──────── Given information

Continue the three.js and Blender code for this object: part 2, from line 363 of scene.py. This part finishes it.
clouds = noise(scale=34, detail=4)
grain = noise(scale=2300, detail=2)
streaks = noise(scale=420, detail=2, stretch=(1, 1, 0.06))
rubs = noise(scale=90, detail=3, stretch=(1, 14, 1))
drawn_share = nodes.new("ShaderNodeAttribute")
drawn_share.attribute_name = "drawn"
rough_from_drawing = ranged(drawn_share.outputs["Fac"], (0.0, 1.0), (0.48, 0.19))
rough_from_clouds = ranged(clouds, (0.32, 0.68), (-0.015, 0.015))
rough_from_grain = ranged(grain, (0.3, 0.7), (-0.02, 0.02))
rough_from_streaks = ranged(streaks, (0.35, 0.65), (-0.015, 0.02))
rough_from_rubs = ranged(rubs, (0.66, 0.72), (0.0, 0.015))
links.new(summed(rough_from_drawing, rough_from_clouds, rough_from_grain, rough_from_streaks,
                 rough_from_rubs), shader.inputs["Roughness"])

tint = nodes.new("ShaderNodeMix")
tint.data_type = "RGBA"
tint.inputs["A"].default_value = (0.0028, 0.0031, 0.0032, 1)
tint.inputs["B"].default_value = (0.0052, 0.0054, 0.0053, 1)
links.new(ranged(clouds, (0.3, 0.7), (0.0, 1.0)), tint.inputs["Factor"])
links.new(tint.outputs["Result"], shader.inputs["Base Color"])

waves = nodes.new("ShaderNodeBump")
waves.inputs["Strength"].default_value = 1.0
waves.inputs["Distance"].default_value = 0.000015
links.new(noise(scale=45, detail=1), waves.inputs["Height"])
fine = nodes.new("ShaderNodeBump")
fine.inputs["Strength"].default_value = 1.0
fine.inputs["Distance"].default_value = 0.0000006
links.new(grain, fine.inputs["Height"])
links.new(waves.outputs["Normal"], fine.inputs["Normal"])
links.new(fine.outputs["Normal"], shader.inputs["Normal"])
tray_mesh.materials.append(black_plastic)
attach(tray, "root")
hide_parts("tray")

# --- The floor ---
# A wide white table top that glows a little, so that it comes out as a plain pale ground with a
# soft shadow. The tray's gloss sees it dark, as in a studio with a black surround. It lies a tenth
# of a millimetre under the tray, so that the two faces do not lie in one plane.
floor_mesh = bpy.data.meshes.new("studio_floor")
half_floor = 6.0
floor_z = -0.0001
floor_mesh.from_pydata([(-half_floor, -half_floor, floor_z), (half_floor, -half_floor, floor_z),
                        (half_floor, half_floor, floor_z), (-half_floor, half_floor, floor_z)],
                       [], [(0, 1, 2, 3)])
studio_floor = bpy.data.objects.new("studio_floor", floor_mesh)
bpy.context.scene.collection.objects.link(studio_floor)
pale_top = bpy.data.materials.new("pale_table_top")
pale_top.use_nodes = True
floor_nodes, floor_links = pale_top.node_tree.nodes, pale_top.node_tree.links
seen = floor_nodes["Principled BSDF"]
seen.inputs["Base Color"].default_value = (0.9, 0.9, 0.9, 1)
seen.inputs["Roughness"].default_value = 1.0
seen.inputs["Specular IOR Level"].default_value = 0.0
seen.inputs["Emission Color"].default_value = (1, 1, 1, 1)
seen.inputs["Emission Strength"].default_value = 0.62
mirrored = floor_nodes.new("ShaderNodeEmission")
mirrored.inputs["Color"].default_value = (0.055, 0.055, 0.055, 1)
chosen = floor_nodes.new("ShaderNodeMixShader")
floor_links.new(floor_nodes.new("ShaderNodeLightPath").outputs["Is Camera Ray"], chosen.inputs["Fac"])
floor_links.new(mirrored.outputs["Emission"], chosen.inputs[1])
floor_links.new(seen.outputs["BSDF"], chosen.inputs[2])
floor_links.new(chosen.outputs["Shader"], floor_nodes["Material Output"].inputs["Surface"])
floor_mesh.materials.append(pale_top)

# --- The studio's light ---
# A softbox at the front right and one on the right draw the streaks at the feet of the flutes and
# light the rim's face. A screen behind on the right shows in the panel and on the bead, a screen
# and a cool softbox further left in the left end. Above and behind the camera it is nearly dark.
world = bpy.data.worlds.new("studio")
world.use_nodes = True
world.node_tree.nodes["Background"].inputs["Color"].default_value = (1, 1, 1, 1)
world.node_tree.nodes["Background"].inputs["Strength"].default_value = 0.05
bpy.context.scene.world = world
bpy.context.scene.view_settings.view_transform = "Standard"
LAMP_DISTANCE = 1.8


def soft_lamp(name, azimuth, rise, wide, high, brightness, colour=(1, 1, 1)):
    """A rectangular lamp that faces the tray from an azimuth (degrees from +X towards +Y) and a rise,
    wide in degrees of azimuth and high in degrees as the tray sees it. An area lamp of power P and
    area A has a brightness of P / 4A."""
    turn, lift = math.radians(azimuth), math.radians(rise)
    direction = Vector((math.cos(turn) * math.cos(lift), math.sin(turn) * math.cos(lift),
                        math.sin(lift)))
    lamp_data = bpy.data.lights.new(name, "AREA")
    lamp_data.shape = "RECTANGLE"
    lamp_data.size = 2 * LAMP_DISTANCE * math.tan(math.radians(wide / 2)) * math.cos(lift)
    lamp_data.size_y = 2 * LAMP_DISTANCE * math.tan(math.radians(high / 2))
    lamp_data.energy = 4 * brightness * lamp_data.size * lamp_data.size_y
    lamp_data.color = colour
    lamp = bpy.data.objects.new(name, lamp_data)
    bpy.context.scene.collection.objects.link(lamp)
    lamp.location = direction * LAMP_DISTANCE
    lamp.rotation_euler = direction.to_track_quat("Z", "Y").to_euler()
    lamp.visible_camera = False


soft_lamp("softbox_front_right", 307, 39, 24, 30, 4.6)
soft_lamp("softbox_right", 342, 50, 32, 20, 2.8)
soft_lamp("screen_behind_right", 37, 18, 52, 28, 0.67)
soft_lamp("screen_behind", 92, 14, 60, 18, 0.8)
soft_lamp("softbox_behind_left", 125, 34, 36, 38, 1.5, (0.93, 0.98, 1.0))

────────────────

Nothing should be changed: write out all of the data as is.

Correct output:
Continue the three.js and Blender code for this object: part 2, from line 363 of scene.py. This part finishes it.
clouds = noise(scale=34, detail=4)
grain = noise(scale=2300, detail=2)
streaks = noise(scale=420, detail=2, stretch=(1, 1, 0.06))
rubs = noise(scale=90, detail=3, stretch=(1, 14, 1))
drawn_share = nodes.new("ShaderNodeAttribute")
drawn_share.attribute_name = "drawn"
rough_from_drawing = ranged(drawn_share.outputs["Fac"], (0.0, 1.0), (0.48, 0.19))
rough_from_clouds = ranged(clouds, (0.32, 0.68), (-0.015, 0.015))
rough_from_grain = ranged(grain, (0.3, 0.7), (-0.02, 0.02))
rough_from_streaks = ranged(streaks, (0.35, 0.65), (-0.015, 0.02))
rough_from_rubs = ranged(rubs, (0.66, 0.72), (0.0, 0.015))
links.new(summed(rough_from_drawing, rough_from_clouds, rough_from_grain, rough_from_streaks,
                 rough_from_rubs), shader.inputs["Roughness"])

tint = nodes.new("ShaderNodeMix")
tint.data_type = "RGBA"
tint.inputs["A"].default_value = (0.0028, 0.0031, 0.0032, 1)
tint.inputs["B"].default_value = (0.0052, 0.0054, 0.0053, 1)
links.new(ranged(clouds, (0.3, 0.7), (0.0, 1.0)), tint.inputs["Factor"])
links.new(tint.outputs["Result"], shader.inputs["Base Color"])

waves = nodes.new("ShaderNodeBump")
waves.inputs["Strength"].default_value = 1.0
waves.inputs["Distance"].default_value = 0.000015
links.new(noise(scale=45, detail=1), waves.inputs["Height"])
fine = nodes.new("ShaderNodeBump")
fine.inputs["Strength"].default_value = 1.0
fine.inputs["Distance"].default_value = 0.0000006
links.new(grain, fine.inputs["Height"])
links.new(waves.outputs["Normal"], fine.inputs["Normal"])
links.new(fine.outputs["Normal"], shader.inputs["Normal"])
tray_mesh.materials.append(black_plastic)
attach(tray, "root")
hide_parts("tray")

# --- The floor ---
# A wide white table top that glows a little, so that it comes out as a plain pale ground with a
# soft shadow. The tray's gloss sees it dark, as in a studio with a black surround. It lies a tenth
# of a millimetre under the tray, so that the two faces do not lie in one plane.
floor_mesh = bpy.data.meshes.new("studio_floor")
half_floor = 6.0
floor_z = -0.0001
floor_mesh.from_pydata([(-half_floor, -half_floor, floor_z), (half_floor, -half_floor, floor_z),
                        (half_floor, half_floor, floor_z), (-half_floor, half_floor, floor_z)],
                       [], [(0, 1, 2, 3)])
studio_floor = bpy.data.objects.new("studio_floor", floor_mesh)
bpy.context.scene.collection.objects.link(studio_floor)
pale_top = bpy.data.materials.new("pale_table_top")
pale_top.use_nodes = True
floor_nodes, floor_links = pale_top.node_tree.nodes, pale_top.node_tree.links
seen = floor_nodes["Principled BSDF"]
seen.inputs["Base Color"].default_value = (0.9, 0.9, 0.9, 1)
seen.inputs["Roughness"].default_value = 1.0
seen.inputs["Specular IOR Level"].default_value = 0.0
seen.inputs["Emission Color"].default_value = (1, 1, 1, 1)
seen.inputs["Emission Strength"].default_value = 0.62
mirrored = floor_nodes.new("ShaderNodeEmission")
mirrored.inputs["Color"].default_value = (0.055, 0.055, 0.055, 1)
chosen = floor_nodes.new("ShaderNodeMixShader")
floor_links.new(floor_nodes.new("ShaderNodeLightPath").outputs["Is Camera Ray"], chosen.inputs["Fac"])
floor_links.new(mirrored.outputs["Emission"], chosen.inputs[1])
floor_links.new(seen.outputs["BSDF"], chosen.inputs[2])
floor_links.new(chosen.outputs["Shader"], floor_nodes["Material Output"].inputs["Surface"])
floor_mesh.materials.append(pale_top)

# --- The studio's light ---
# A softbox at the front right and one on the right draw the streaks at the feet of the flutes and
# light the rim's face. A screen behind on the right shows in the panel and on the bead, a screen
# and a cool softbox further left in the left end. Above and behind the camera it is nearly dark.
world = bpy.data.worlds.new("studio")
world.use_nodes = True
world.node_tree.nodes["Background"].inputs["Color"].default_value = (1, 1, 1, 1)
world.node_tree.nodes["Background"].inputs["Strength"].default_value = 0.05
bpy.context.scene.world = world
bpy.context.scene.view_settings.view_transform = "Standard"
LAMP_DISTANCE = 1.8


def soft_lamp(name, azimuth, rise, wide, high, brightness, colour=(1, 1, 1)):
    """A rectangular lamp that faces the tray from an azimuth (degrees from +X towards +Y) and a rise,
    wide in degrees of azimuth and high in degrees as the tray sees it. An area lamp of power P and
    area A has a brightness of P / 4A."""
    turn, lift = math.radians(azimuth), math.radians(rise)
    direction = Vector((math.cos(turn) * math.cos(lift), math.sin(turn) * math.cos(lift),
                        math.sin(lift)))
    lamp_data = bpy.data.lights.new(name, "AREA")
    lamp_data.shape = "RECTANGLE"
    lamp_data.size = 2 * LAMP_DISTANCE * math.tan(math.radians(wide / 2)) * math.cos(lift)
    lamp_data.size_y = 2 * LAMP_DISTANCE * math.tan(math.radians(high / 2))
    lamp_data.energy = 4 * brightness * lamp_data.size * lamp_data.size_y
    lamp_data.color = colour
    lamp = bpy.data.objects.new(name, lamp_data)
    bpy.context.scene.collection.objects.link(lamp)
    lamp.location = direction * LAMP_DISTANCE
    lamp.rotation_euler = direction.to_track_quat("Z", "Y").to_euler()
    lamp.visible_camera = False


soft_lamp("softbox_front_right", 307, 39, 24, 30, 4.6)
soft_lamp("softbox_right", 342, 50, 32, 20, 2.8)
soft_lamp("screen_behind_right", 37, 18, 52, 28, 0.67)
soft_lamp("screen_behind", 92, 14, 60, 18, 0.8)
soft_lamp("softbox_behind_left", 125, 34, 36, 38, 1.5, (0.93, 0.98, 1.0))